FOURTH AMENDMENT TO DISTRIBUTION AGREEMENT OLYMPUS AMERICA INC. AND CARSEN GROUP INC.
Exhibit 10(b)
FOURTH AMENDMENT TO
DISTRIBUTION AGREEMENT
OLYMPUS AMERICA INC. AND CARSEN GROUP INC.
FOURTH AMENDMENT (“Amendment”) to Distribution Agreement (“Agreement”) between Olympus America Inc., a New York, U.S.A. corporation having its principal office at Xxx Xxxxxxxxx Xxxxxx Xxxxx, Xxxxxxxx, Xxx Xxxx, X.X.X. 00000-0000, and Carsen Group Inc., a Canadian corporation having its principal office at 000 Xxxxxx Xxxx, Xxxxxxx, Xxxxxxx, Xxxxxx X0X 0X0. Capitalized terms used but not otherwise defined in this Amendment shall have the meanings ascribed to such terms in the Agreement.

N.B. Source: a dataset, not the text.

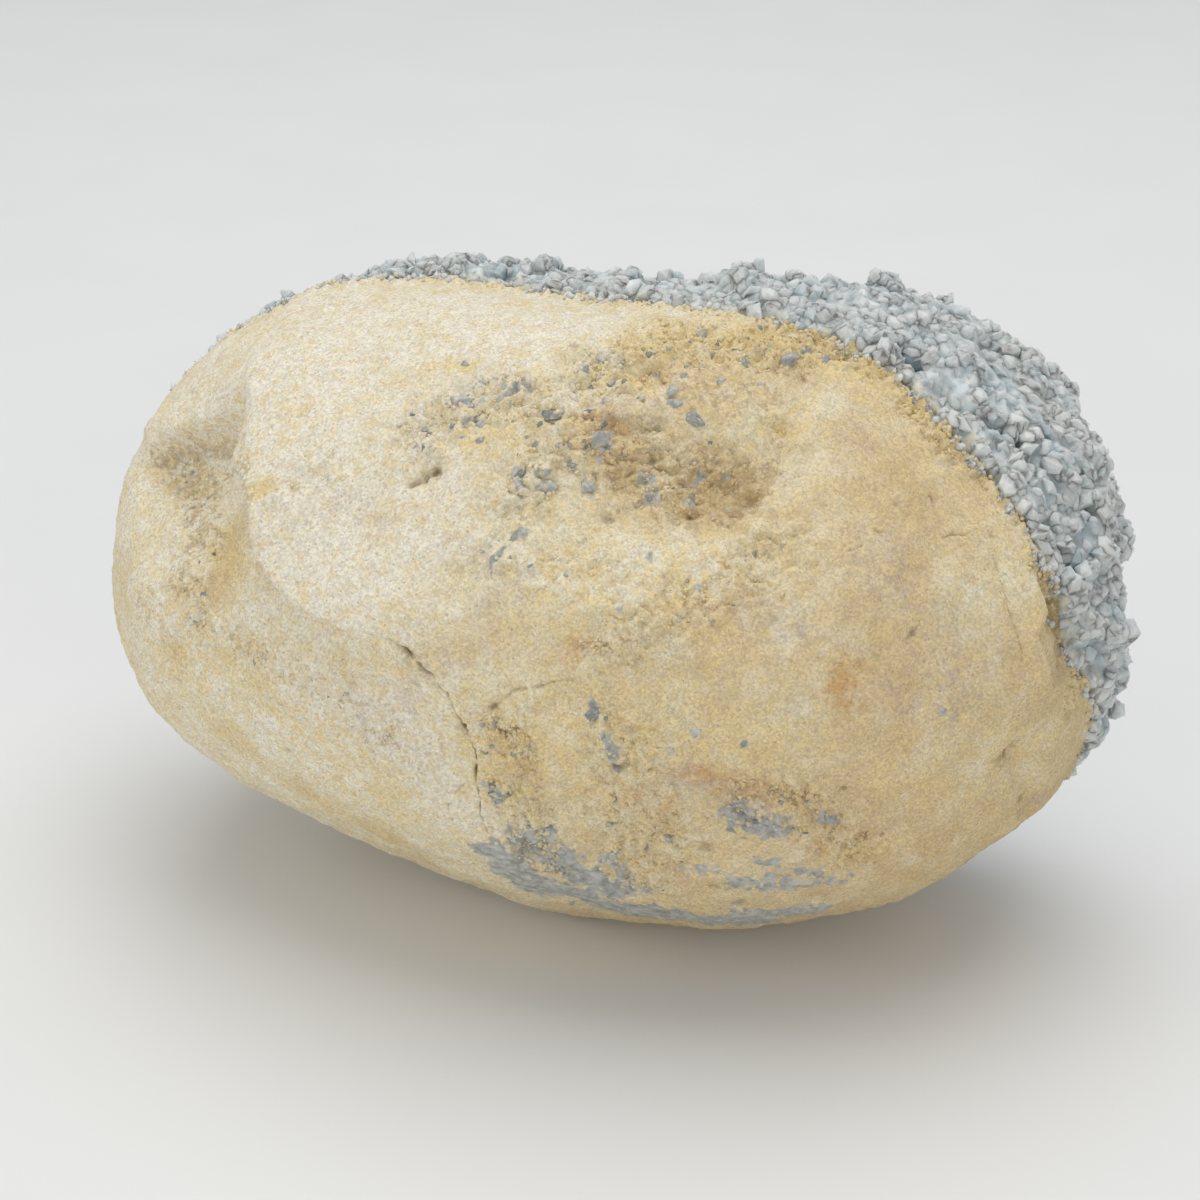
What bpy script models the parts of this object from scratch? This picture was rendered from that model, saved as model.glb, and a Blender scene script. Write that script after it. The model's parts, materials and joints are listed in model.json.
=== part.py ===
# Celestite geode: an egg-shaped limestone nodule, broken open at its back, with a crust of
# blue celestite crystals that covers the broken rim and lines the hollow.
# Lengths are in metres. +X runs along the nodule, -Y is its rounded front, +Y looks out of the
# hollow, and Z = 0 is the small flat spot that it rests on.

import math
import random

import bmesh
import bpy
from mathutils import Matrix, Vector, noise
from mathutils.bvhtree import BVHTree

MM = 0.001

# The whole nodule, before it was broken open
LENGTH = 184 * MM
DEPTH = 120 * MM
HEIGHT = 114 * MM
FLAT_CUT = 1.4 * MM
CENTRE = Vector((0, 0, HEIGHT / 2 - FLAT_CUT))

# The hollow and the crust that lines it
CREST_Y = 29 * MM
HOLLOW_DEPTH = 52 * MM
MOUTH_LENGTH = 122 * MM
MOUTH_HEIGHT = 60 * MM
CRUST_ON_WALL = 8 * MM
CRUST_ON_RIM = 5 * MM
CRUST_AT_EDGE = 3 * MM
CONTACT_GAP = 0.35 * MM
BIG_LUMP, BIG_LUMP_SPACING = 2.0 * MM, 13 * MM
SMALL_LUMP, SMALL_LUMP_SPACING = 0.9 * MM, 5 * MM

# The opening's cutter reaches past the nodule by these
CUTTER_ABOVE_SKIN = 8 * MM
CUTTER_BACK_Y = 80 * MM
CUTTER_FLARE = 30 * MM

# Mesh density
CUBE_CUTS = 19
SECTORS = 40
SEED = 27

# Where the limestone skin ends and the crystals begin: Y at every 20 degrees round the hollow,
# starting at the +X end and going over the top
SKIN_EDGE = [y * MM for y in (-14, -21, -16, -7, -4, 3, 6, 4, 3,
                              7, 11, 15, 18, 20, 20, 16, 8, -2)]

# Rounded swellings and dents of the skin: name, centre, reach, height
SWELLINGS = (
    ("shoulder", (60, 20, 95), 42, 5.6),
    ("saddle on top", (-4, 18, 109), 44, -7.2),
    ("left top", (-66, -2, 92), 34, 2.2),
    ("left end", (-78, -26, 36), 38, 2.6),
    ("flat lower left", (-27, -38, 12), 34, -2.4),
    ("right end", (92, 4, 56), 36, -6.2),
    ("belly", (44, -28, 11), 38, 2.8),
    ("keel", (-4, -38, 8), 22, 1.0),
    ("underside", (2, -14, 0), 30, 2.2),
    ("underside, back", (0, 17, 2), 36, -2.6),
    ("right dome", (54, -46, 72), 34, 2.0),
    ("left dent, upper", (-66, -32, 82), 22, -5.0),
    ("left dent, lower", (-56, -46, 66), 19, -4.0),
    ("middle dent", (28, -42, 91), 23, -6.0),
    ("middle dent, left arm", (6, -45, 90), 17, -3.0),
    ("ridge under the dent", (20, -53, 76), 13, 1.4),
    ("pocket at the right end", (86, -20, 64), 10, -4.0),
    ("hollow at the lower right", (80, -30, 47), 16, -3.0),
    ("slit", (-17, -45, 92), 5, -1.6),
)

# Large and small unevenness of the skin
SWELL, SWELL_SPACING = 1.1 * MM, 26 * MM
BUMP, BUMP_SPACING = 0.5 * MM, 9 * MM
RAGGED_EDGE = 1.2 * MM
LEDGE_EDGE = 1.5 * MM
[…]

WHEREAS, Olympus and Carsen entered into the Agreement as of April 1, 1994; and
WHEREAS, by way of amendments dated August 26, 1997, October 6, 2000, and April 1, 2001 (collectively, the “Prior Amendments”), Olympus and Carsen amended the Agreement; and
WHEREAS, Olympus and Carsen wish to further amend the Agreement and the Prior Amendments as hereinafter set forth;
NOW, THEREFORE, for good and adequate consideration, receipt of which is hereby acknowledged, the parties hereby agree as follows:
1. Schedule 5.3 (Minimum Dollar Purchase Requirements) of the Agreement shall be removed and replaced with the revised Schedule 5.3 attached to this Amendment.
2. This Amendment may be executed in counterparts, each of which when so executed shall be deemed to be an original and both of which when taken together shall constitute one and the same instrument.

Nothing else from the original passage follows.